Goal of the exercise
Your task is to write out the complete listing exactly as it is shown.

Data excerpt
-- Start --

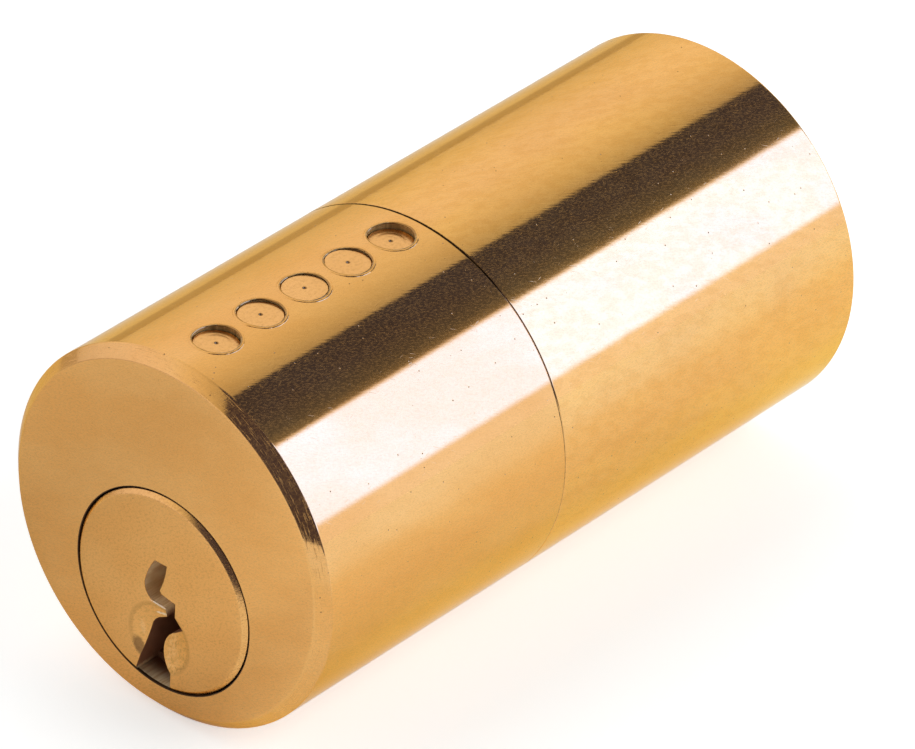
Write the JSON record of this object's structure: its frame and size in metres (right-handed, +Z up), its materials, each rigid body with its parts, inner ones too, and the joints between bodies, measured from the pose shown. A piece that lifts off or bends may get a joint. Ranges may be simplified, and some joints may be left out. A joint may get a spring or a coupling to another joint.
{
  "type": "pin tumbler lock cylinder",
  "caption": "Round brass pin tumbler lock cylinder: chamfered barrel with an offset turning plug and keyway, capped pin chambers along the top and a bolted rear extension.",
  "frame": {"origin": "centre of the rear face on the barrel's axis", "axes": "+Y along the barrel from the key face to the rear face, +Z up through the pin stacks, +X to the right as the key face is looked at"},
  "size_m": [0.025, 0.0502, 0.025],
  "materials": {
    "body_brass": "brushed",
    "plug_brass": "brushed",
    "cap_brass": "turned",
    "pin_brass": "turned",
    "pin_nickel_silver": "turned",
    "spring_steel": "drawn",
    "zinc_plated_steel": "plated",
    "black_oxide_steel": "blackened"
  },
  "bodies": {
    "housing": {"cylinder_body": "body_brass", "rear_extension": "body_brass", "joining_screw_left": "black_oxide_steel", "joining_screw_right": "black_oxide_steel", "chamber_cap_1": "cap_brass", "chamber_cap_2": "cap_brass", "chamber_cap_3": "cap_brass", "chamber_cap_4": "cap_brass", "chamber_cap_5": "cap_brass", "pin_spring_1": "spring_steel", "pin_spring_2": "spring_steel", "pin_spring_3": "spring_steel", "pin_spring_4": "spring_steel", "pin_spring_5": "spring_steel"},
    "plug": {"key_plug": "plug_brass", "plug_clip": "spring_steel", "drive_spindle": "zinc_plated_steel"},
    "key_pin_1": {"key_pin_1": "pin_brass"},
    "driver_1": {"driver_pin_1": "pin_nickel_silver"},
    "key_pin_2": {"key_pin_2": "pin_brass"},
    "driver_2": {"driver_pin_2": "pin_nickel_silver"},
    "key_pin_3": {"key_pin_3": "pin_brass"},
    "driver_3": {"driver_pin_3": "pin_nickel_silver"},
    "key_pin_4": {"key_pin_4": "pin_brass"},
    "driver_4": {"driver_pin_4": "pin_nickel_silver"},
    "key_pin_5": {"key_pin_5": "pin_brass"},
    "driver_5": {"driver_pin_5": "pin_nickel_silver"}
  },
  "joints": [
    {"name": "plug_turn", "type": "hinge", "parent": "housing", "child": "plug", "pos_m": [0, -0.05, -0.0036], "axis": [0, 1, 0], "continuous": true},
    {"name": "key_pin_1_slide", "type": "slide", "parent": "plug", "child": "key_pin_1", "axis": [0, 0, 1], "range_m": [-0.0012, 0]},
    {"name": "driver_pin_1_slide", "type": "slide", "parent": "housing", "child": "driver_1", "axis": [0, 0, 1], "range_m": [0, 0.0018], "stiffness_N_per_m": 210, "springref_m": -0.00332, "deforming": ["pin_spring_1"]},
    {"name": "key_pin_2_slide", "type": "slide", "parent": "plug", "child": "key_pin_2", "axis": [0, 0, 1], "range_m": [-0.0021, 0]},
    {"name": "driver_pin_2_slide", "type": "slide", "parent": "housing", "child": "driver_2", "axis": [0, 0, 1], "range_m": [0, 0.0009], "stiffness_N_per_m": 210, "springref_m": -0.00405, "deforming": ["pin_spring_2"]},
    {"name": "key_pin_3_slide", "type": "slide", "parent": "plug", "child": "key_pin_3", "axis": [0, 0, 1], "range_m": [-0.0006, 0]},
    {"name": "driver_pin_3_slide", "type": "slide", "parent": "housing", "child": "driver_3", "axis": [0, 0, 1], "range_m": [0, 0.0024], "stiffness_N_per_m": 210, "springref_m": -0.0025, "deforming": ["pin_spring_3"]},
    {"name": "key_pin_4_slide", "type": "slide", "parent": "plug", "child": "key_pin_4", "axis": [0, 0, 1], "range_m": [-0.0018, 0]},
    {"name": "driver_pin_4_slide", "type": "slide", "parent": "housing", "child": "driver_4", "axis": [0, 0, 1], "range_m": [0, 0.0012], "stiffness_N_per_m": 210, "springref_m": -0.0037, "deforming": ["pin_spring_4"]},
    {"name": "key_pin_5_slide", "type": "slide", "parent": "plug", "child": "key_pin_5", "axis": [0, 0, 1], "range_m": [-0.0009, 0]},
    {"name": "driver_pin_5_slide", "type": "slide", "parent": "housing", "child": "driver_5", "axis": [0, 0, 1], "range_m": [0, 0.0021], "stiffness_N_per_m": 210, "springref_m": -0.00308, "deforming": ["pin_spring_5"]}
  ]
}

-- End --

Solved problem
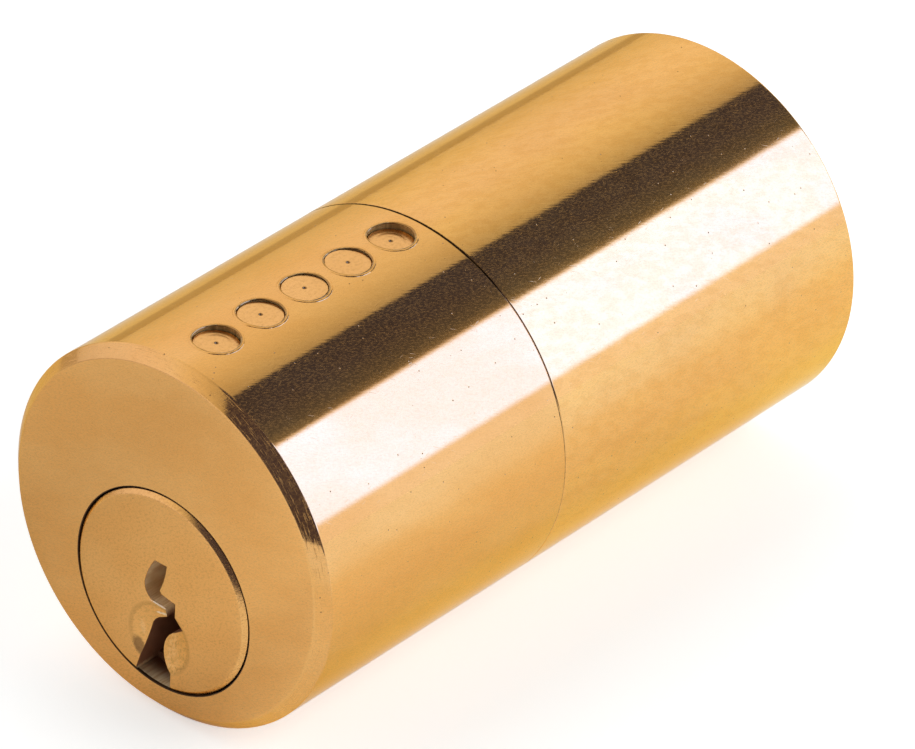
Write the JSON record of this object's structure: its frame and size in metres (right-handed, +Z up), its materials, each rigid body with its parts, inner ones too, and the joints between bodies, measured from the pose shown. A piece that lifts off or bends may get a joint. Ranges may be simplified, and some joints may be left out. A joint may get a spring or a coupling to another joint.
{
  "type": "pin tumbler lock cylinder",
  "caption": "Round brass pin tumbler lock cylinder: chamfered barrel with an offset turning plug and keyway, capped pin chambers along the top and a bolted rear extension.",
  "frame": {"origin": "centre of the rear face on the barrel's axis", "axes": "+Y along the barrel from the key face to the rear face, +Z up through the pin stacks, +X to the right as the key face is looked at"},
  "size_m": [0.025, 0.0502, 0.025],
  "materials": {
    "body_brass": "brushed",
    "plug_brass": "brushed",
    "cap_brass": "turned",
    "pin_brass": "turned",
    "pin_nickel_silver": "turned",
    "spring_steel": "drawn",
    "zinc_plated_steel": "plated",
    "black_oxide_steel": "blackened"
  },
  "bodies": {
    "housing": {"cylinder_body": "body_brass", "rear_extension": "body_brass", "joining_screw_left": "black_oxide_steel", "joining_screw_right": "black_oxide_steel", "chamber_cap_1": "cap_brass", "chamber_cap_2": "cap_brass", "chamber_cap_3": "cap_brass", "chamber_cap_4": "cap_brass", "chamber_cap_5": "cap_brass", "pin_spring_1": "spring_steel", "pin_spring_2": "spring_steel", "pin_spring_3": "spring_steel", "pin_spring_4": "spring_steel", "pin_spring_5": "spring_steel"},
    "plug": {"key_plug": "plug_brass", "plug_clip": "spring_steel", "drive_spindle": "zinc_plated_steel"},
    "key_pin_1": {"key_pin_1": "pin_brass"},
    "driver_1": {"driver_pin_1": "pin_nickel_silver"},
    "key_pin_2": {"key_pin_2": "pin_brass"},
    "driver_2": {"driver_pin_2": "pin_nickel_silver"},
    "key_pin_3": {"key_pin_3": "pin_brass"},
    "driver_3": {"driver_pin_3": "pin_nickel_silver"},
    "key_pin_4": {"key_pin_4": "pin_brass"},
    "driver_4": {"driver_pin_4": "pin_nickel_silver"},
    "key_pin_5": {"key_pin_5": "pin_brass"},
    "driver_5": {"driver_pin_5": "pin_nickel_silver"}
  },
  "joints": [
    {"name": "plug_turn", "type": "hinge", "parent": "housing", "child": "plug", "pos_m": [0, -0.05, -0.0036], "axis": [0, 1, 0], "continuous": true},
    {"name": "key_pin_1_slide", "type": "slide", "parent": "plug", "child": "key_pin_1", "axis": [0, 0, 1], "range_m": [-0.0012, 0]},
    {"name": "driver_pin_1_slide", "type": "slide", "parent": "housing", "child": "driver_1", "axis": [0, 0, 1], "range_m": [0, 0.0018], "stiffness_N_per_m": 210, "springref_m": -0.00332, "deforming": ["pin_spring_1"]},
    {"name": "key_pin_2_slide", "type": "slide", "parent": "plug", "child": "key_pin_2", "axis": [0, 0, 1], "range_m": [-0.0021, 0]},
    {"name": "driver_pin_2_slide", "type": "slide", "parent": "housing", "child": "driver_2", "axis": [0, 0, 1], "range_m": [0, 0.0009], "stiffness_N_per_m": 210, "springref_m": -0.00405, "deforming": ["pin_spring_2"]},
    {"name": "key_pin_3_slide", "type": "slide", "parent": "plug", "child": "key_pin_3", "axis": [0, 0, 1], "range_m": [-0.0006, 0]},
    {"name": "driver_pin_3_slide", "type": "slide", "parent": "housing", "child": "driver_3", "axis": [0, 0, 1], "range_m": [0, 0.0024], "stiffness_N_per_m": 210, "springref_m": -0.0025, "deforming": ["pin_spring_3"]},
    {"name": "key_pin_4_slide", "type": "slide", "parent": "plug", "child": "key_pin_4", "axis": [0, 0, 1], "range_m": [-0.0018, 0]},
    {"name": "driver_pin_4_slide", "type": "slide", "parent": "housing", "child": "driver_4", "axis": [0, 0, 1], "range_m": [0, 0.0012], "stiffness_N_per_m": 210, "springref_m": -0.0037, "deforming": ["pin_spring_4"]},
    {"name": "key_pin_5_slide", "type": "slide", "parent": "plug", "child": "key_pin_5", "axis": [0, 0, 1], "range_m": [-0.0009, 0]},
    {"name": "driver_pin_5_slide", "type": "slide", "parent": "housing", "child": "driver_5", "axis": [0, 0, 1], "range_m": [0, 0.0021], "stiffness_N_per_m": 210, "springref_m": -0.00308, "deforming": ["pin_spring_5"]}
  ]
}